I wonder whether this is intended? And what could be the usage case of the --filename
option, if the file name is still a randomly generated temp.
For context, I am trying to decrypt simultaneously a yaml file and an envfile, which are both needed for deploying a docker stack. I need to fix the file location because that is picked up as a docker secret.
This in particular implies that I need to nest an exec-env
and an exec-file
command, which generates a rather ugly command line (in fact, I have not managed to convince bash to escape that correctly yet); something like multiple files decryption would really be useful here.
I think the use case for that flag is explained here: some tools (like Terraform) expect the secrets file to have a specific file extension, so the --filename
allows us to make sure the generated file has the right extension.

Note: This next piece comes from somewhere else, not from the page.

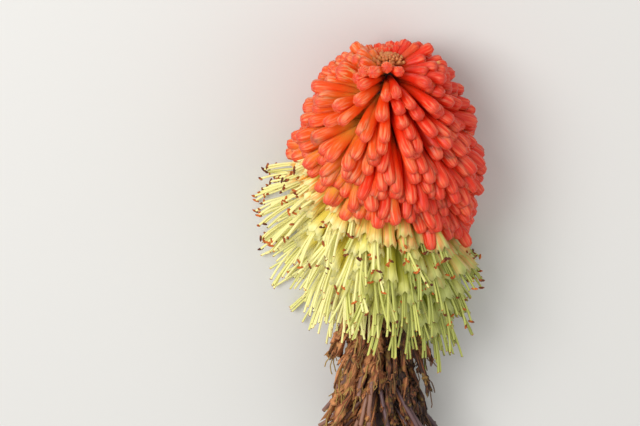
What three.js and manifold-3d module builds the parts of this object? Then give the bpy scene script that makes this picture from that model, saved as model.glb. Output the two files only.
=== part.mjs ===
// A cut red hot poker lying on a surface: closed red buds above open yellow florets above withered brown
// ones, on a bare green stalk. Millimetres, +Z up, +Y along the stalk towards the tip of the head.
//
// Every floret follows a curved path that is given by the place down the stalk where it grows, its
// compass angle round the stalk (0 points up, 90 points to +X) and its droop below the square.
// The dense middle of each zone follows the same paths, so that zones meet without crossing.

import * as THREE from 'three';
import { mergeVertices } from 'three/addons/utils/BufferGeometryUtils.js';
import Module from 'manifold-3d';

// The stalk, from the tip of the head to the slanting cut
const STALK_LENGTH = 300;
const STALK_RADIUS = 5.2;
const STALK_TIP_LENGTH = 4;
const CUT_END_RADIUS = 6.2;
const CUT_SLOPE = 0.55;
const STALK_BOW = 3.2;

// How the flower lies: the height of the stalk's middle under the widest florets and at the cut
const HEAD_HEIGHT = 27;
const CUT_END_HEIGHT = 5.9;
const WIDEST_AT = 45;

// How florets under the head give way to the surface
const FLOOR_REACH = 10;
const FLOOR_PRESS = 0.64;
const FOLD_BACK = 0.6;
const FOLD_OUT = 0.02;

// Where each zone ends down the stalk, and how far its edge slants round the stalk
const TIP_END = 3;
const RED_END = 46;
const OPEN_END = 77;
const WITHERED_END = 152;
const LAST_WITHERED_ROOT = 148;
const SLANT_TO_RIGHT = 6;
const SLANT_TO_BACK = 15.5;
const SLANT_RISE = 1.45;
const SLANT_FADES_AT = 110;
const JOINT_GAP = 0.6;
const CLEARANCE = 0.35;

// Droop in degrees: at the tip, at the lower edge of the red zone and at the end of the open zone
const TIP_DROOP = -85;
const BORDER_DROOP = 24;
const BORDER_DROOP_RIGHT = 17;
const BORDER_DROOP_FRONT = 16.5;
const OPEN_DROOP = 68;
const ROOT_LIFT = 8;
const END_FALL = 11.5;

// How early the droop grows: above the edge of the red zone, and below it
const RED_HASTE = 4.9;
const RED_HASTE_FRONT = 0.7;
const OPEN_DELAY = 2;
const OPEN_DELAY_LEFT = 0.3;

// Droop of a withered floret at its root and at its end: in the upper and in the lower part of its zone
const UPPER_WITHERED_DROOP = [60, 92];
const LOWER_WITHERED_DROOP = [50, 64];

// How many florets grow on a millimetre of stalk at the end of each zone, and how closely the rest of
// the zone is filled: below 1 its upper part has fewer, above 1 it has more
const TIP_BUDS = 4.3;
const RED_BUDS = 5.3;
const OPEN_FLORETS = 1.7;
const WITHERED_FLORETS = 0.7;
const RED_CROWDING = 0.78;
const OPEN_CROWDING = 1.1;
const STAMENS = 2;

// Sizes of the florets
const FLORET_LENGTH = 35;
const FLORET_GROWTH = 13.5;
const RIGHT_GROWTH = 0.13;
const TIP_BUD_RADIUS = 0.75;
const BUD_RADIUS = 3.5;
const BUD_WIDEST = 0.8;
const BUD_SHOULDER = 0.95;
const BUD_SHOULDER_RADIUS = 0.72;
const MOUTH_RADIUS = 3;
const THROAT_DEPTH = 1.5;
const TOOTH_LENGTH = 1.1;
const TUBE_SHARE = 0.92;
const STAMEN_RADIUS = 0.5;
const STAMEN_ROOT = 6;
const STAMEN_REACH = 15;
const STAMEN_SPREAD = 0.06;
const WITHERED_RADIUS = 1.9;

// The dense middle of each zone, as a share of the florets' length, and how deep the roots go into it
const CORE_SHARE = 0.6;
const WITHERED_CORE_SHARE = 0.3;
const CORE_FADE = 30;
const ROOT_DEPTH = 8;

const GOLDEN_ANGLE = 137.508;
const RADIANS = Math.PI / 180;
const QUARTER = Math.PI / 2;
const MERGE_DISTANCE = 1e-4;
const SLANT_STEPS = 40;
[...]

Although, it would be nice if the --filename
allowed to specify the exact path where we'd like the file to be mounted, as some tools are hard to work with when the file is not in a fixed path.
For your original use-case, why not simply use --decrypt
to decrypt the files you need, then run what you need on them, and finally clean up later? (If it's a shell script, you can use traps to make sure the cleanup happens - as sure as you can be, since programs can always get killed before they can do their cleanup.)
@felixfontein that's indeed the approach we used to work around the limitation. It's a bit delicate, however, because each stack with this env+file requirements needs its script, or a convention to decide where the decrypted file needs to be mapped. Sops on the other hand, has already 90% of this functionality already builtin. It would be nice to have the ability to specify a path too.